Reproduce the complete listing without any deviation.

•••

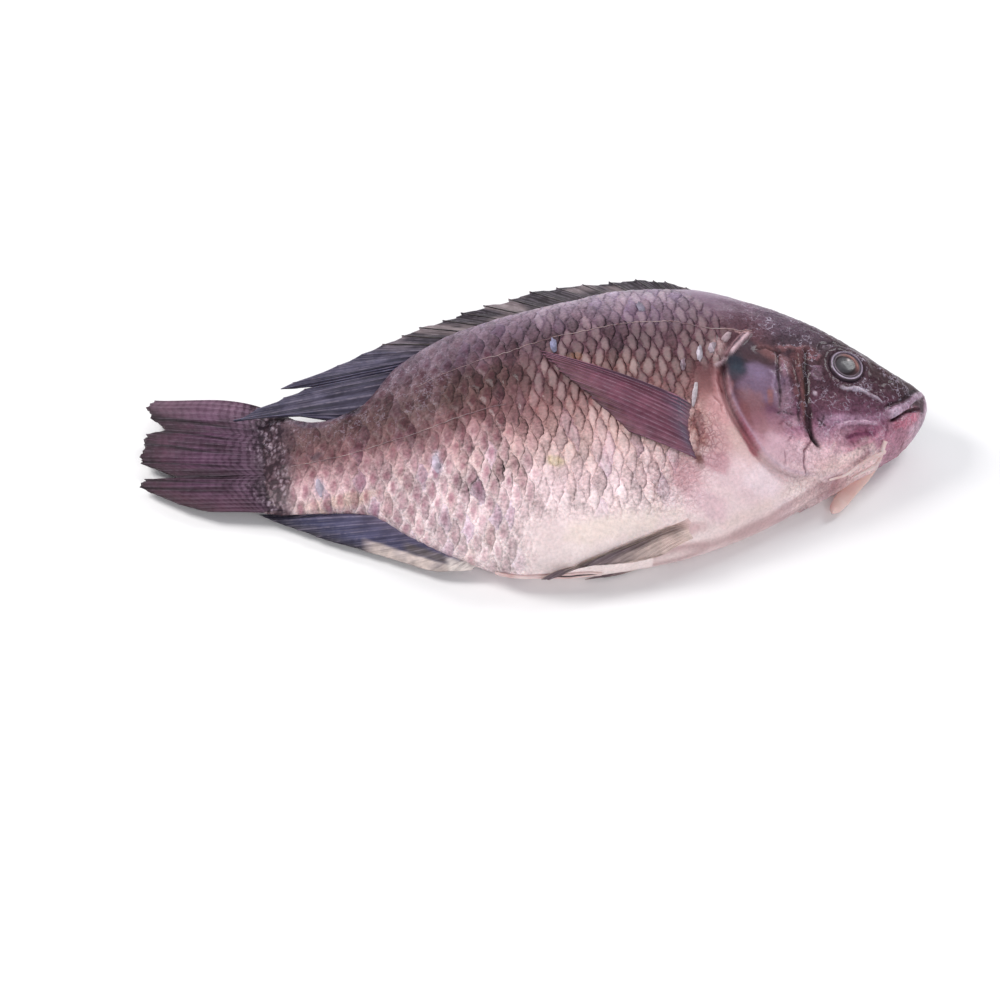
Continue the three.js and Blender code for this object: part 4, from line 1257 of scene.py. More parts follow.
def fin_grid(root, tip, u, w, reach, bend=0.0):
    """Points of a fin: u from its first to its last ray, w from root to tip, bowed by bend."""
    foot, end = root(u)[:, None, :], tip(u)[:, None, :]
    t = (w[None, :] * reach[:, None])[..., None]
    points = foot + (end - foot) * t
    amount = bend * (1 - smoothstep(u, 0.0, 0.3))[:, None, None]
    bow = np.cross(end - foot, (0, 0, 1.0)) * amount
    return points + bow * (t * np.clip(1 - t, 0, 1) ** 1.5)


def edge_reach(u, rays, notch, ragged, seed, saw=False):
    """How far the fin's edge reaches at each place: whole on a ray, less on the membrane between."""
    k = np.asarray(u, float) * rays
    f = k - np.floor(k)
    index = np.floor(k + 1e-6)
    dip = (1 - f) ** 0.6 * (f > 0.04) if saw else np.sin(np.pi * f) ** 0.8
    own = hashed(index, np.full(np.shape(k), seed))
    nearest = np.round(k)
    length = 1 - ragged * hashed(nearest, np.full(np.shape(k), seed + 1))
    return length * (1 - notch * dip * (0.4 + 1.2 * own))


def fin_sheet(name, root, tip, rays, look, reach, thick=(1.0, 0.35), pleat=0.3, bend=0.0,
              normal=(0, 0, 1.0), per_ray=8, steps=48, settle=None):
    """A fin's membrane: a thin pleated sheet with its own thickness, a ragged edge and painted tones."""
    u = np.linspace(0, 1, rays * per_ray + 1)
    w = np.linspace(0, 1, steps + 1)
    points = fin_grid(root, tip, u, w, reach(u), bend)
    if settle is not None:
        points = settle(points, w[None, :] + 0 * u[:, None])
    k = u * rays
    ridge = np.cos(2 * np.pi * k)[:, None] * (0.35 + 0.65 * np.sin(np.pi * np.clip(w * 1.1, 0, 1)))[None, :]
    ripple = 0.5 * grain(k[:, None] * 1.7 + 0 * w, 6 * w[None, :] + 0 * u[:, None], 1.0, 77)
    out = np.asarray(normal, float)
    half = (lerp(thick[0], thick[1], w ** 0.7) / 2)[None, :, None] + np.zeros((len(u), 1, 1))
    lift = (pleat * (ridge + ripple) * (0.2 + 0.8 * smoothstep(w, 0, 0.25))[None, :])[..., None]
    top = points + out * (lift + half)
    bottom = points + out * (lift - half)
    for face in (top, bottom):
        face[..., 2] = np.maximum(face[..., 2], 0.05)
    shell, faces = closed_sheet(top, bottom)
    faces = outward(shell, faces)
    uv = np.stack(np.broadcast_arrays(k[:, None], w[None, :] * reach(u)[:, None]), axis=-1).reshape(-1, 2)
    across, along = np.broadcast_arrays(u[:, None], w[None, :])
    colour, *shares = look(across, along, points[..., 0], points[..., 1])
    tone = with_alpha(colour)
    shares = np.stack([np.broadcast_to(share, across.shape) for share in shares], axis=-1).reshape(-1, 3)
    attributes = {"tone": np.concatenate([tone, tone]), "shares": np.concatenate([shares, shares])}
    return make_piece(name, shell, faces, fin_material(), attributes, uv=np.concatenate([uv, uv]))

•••

• **EXERCISE OUTPUT**
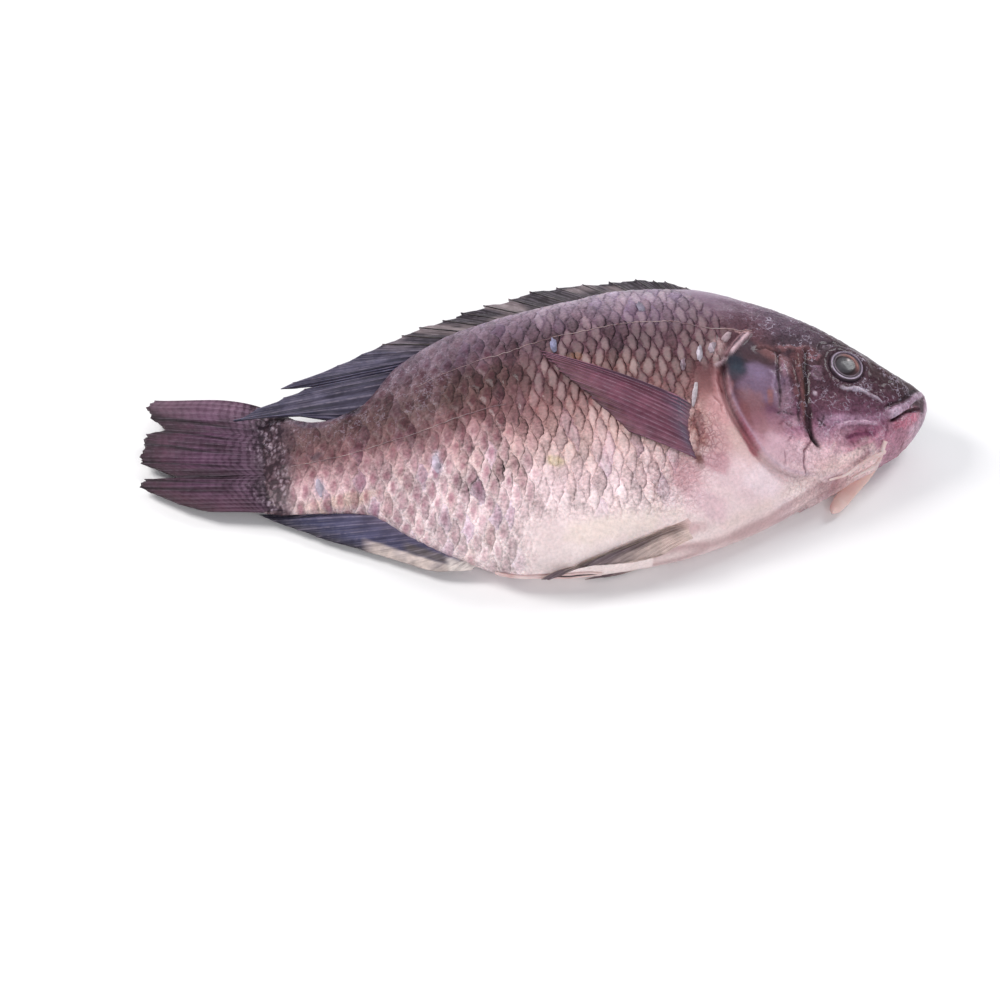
Continue the three.js and Blender code for this object: part 4, from line 1257 of scene.py. More parts follow.
def fin_grid(root, tip, u, w, reach, bend=0.0):
    """Points of a fin: u from its first to its last ray, w from root to tip, bowed by bend."""
    foot, end = root(u)[:, None, :], tip(u)[:, None, :]
    t = (w[None, :] * reach[:, None])[..., None]
    points = foot + (end - foot) * t
    amount = bend * (1 - smoothstep(u, 0.0, 0.3))[:, None, None]
    bow = np.cross(end - foot, (0, 0, 1.0)) * amount
    return points + bow * (t * np.clip(1 - t, 0, 1) ** 1.5)


def edge_reach(u, rays, notch, ragged, seed, saw=False):
    """How far the fin's edge reaches at each place: whole on a ray, less on the membrane between."""
    k = np.asarray(u, float) * rays
    f = k - np.floor(k)
    index = np.floor(k + 1e-6)
    dip = (1 - f) ** 0.6 * (f > 0.04) if saw else np.sin(np.pi * f) ** 0.8
    own = hashed(index, np.full(np.shape(k), seed))
    nearest = np.round(k)
    length = 1 - ragged * hashed(nearest, np.full(np.shape(k), seed + 1))
    return length * (1 - notch * dip * (0.4 + 1.2 * own))


def fin_sheet(name, root, tip, rays, look, reach, thick=(1.0, 0.35), pleat=0.3, bend=0.0,
              normal=(0, 0, 1.0), per_ray=8, steps=48, settle=None):
    """A fin's membrane: a thin pleated sheet with its own thickness, a ragged edge and painted tones."""
    u = np.linspace(0, 1, rays * per_ray + 1)
    w = np.linspace(0, 1, steps + 1)
    points = fin_grid(root, tip, u, w, reach(u), bend)
    if settle is not None:
        points = settle(points, w[None, :] + 0 * u[:, None])
    k = u * rays
    ridge = np.cos(2 * np.pi * k)[:, None] * (0.35 + 0.65 * np.sin(np.pi * np.clip(w * 1.1, 0, 1)))[None, :]
    ripple = 0.5 * grain(k[:, None] * 1.7 + 0 * w, 6 * w[None, :] + 0 * u[:, None], 1.0, 77)
    out = np.asarray(normal, float)
    half = (lerp(thick[0], thick[1], w ** 0.7) / 2)[None, :, None] + np.zeros((len(u), 1, 1))
    lift = (pleat * (ridge + ripple) * (0.2 + 0.8 * smoothstep(w, 0, 0.25))[None, :])[..., None]
    top = points + out * (lift + half)
    bottom = points + out * (lift - half)
    for face in (top, bottom):
        face[..., 2] = np.maximum(face[..., 2], 0.05)
    shell, faces = closed_sheet(top, bottom)
    faces = outward(shell, faces)
    uv = np.stack(np.broadcast_arrays(k[:, None], w[None, :] * reach(u)[:, None]), axis=-1).reshape(-1, 2)
    across, along = np.broadcast_arrays(u[:, None], w[None, :])
    colour, *shares = look(across, along, points[..., 0], points[..., 1])
    tone = with_alpha(colour)
    shares = np.stack([np.broadcast_to(share, across.shape) for share in shares], axis=-1).reshape(-1, 3)
    attributes = {"tone": np.concatenate([tone, tone]), "shares": np.concatenate([shares, shares])}
    return make_piece(name, shell, faces, fin_material(), attributes, uv=np.concatenate([uv, uv]))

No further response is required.